My two friends met and began dating and at some point they began to introduce each other to their parents. And the interesting thing is that when her parents (who were unbelievers) met him, her mom pulled her aside and she asked her daughter “How does it feel?” And the daughter, who was confused at first, asked “How does what feel?” And her mom replied, “How does it feel to be loved?”

In other words, the way this man loves this woman, sacrificially, sanctifyingly and selflessly is so obvious that even her unbelieving mother noticed it and asked her what that was like. Isn’t this really one of the most satisfying results of men who love women like Jesus loves them and then women who respect the men who love them? Think of the impact this could make on an entire family or an entire church family or an entire community.

The message of the gospel is powerful for salvation and transformation. There are many of you in this room who have either long desired to be married or have experienced the pain of a dysfunctional marriage. Can I just challenge you one more time? Can I just invite you to come and embrace the mystery of the cross and the empty tomb where the furious love of Christ was unleashed on your behalf?

Listen, Jesus loves you. He loves you so much that he went to the cross for you.
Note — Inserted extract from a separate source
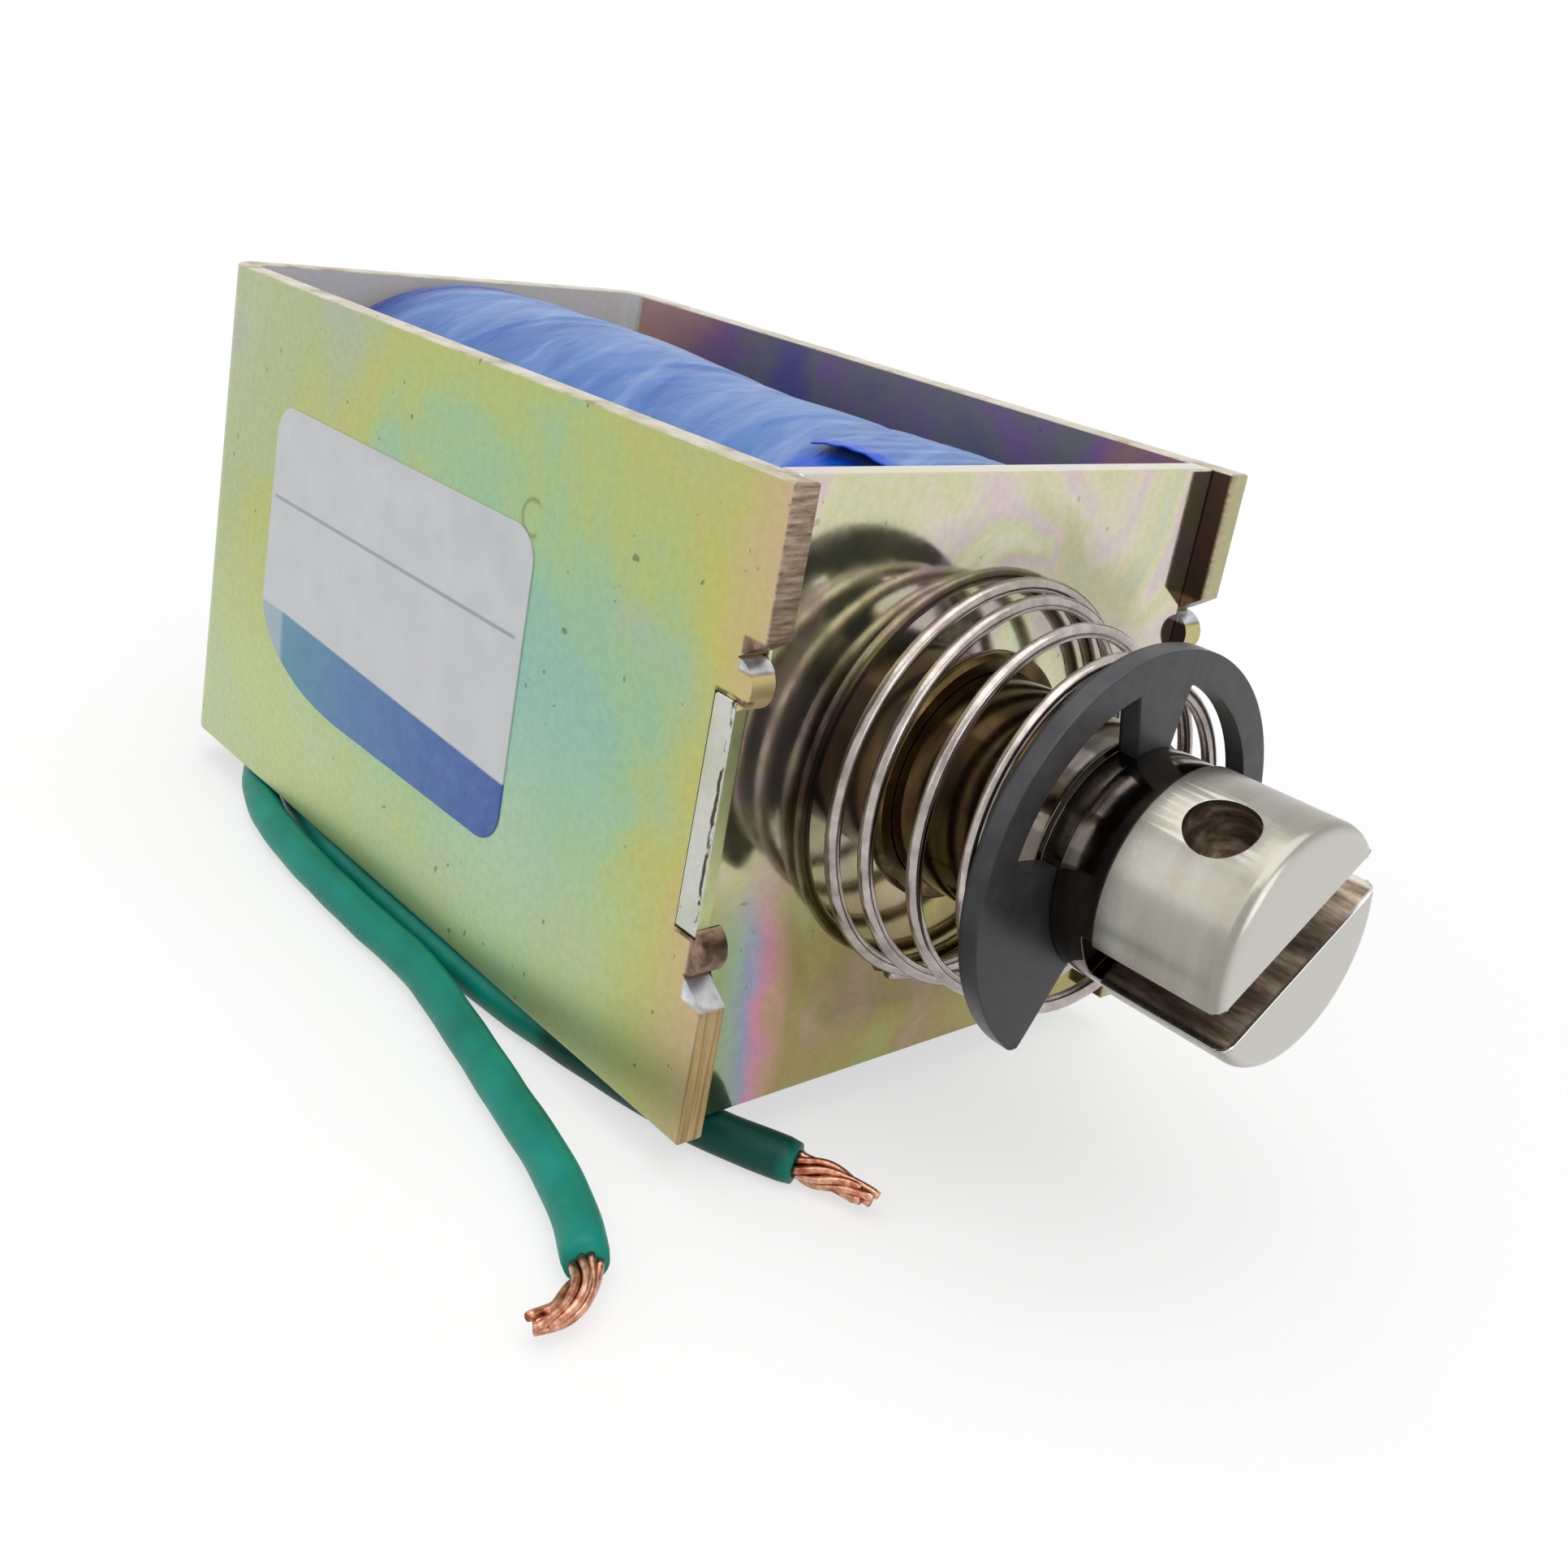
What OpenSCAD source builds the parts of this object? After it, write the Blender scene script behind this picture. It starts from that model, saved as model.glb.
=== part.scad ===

He was beaten to a bloody pulp and he was wrongfully murdered without any hint of complaint for you. Even though you and I are totally rebellious and often make massive messes of our lives Jesus still died so that you and I could become his wife.

Here’s the reality, Jesus has a jacked up marriage to a rebellious and sinful bride. But he loves her. He loves her sacrificially, sanctifyingly and selflessly. He loves you sacrificially, sanctifyingly and selflessly. And this mystery is profound. I pray you will embrace the mystery of the furious love of Christ for you today. Amen?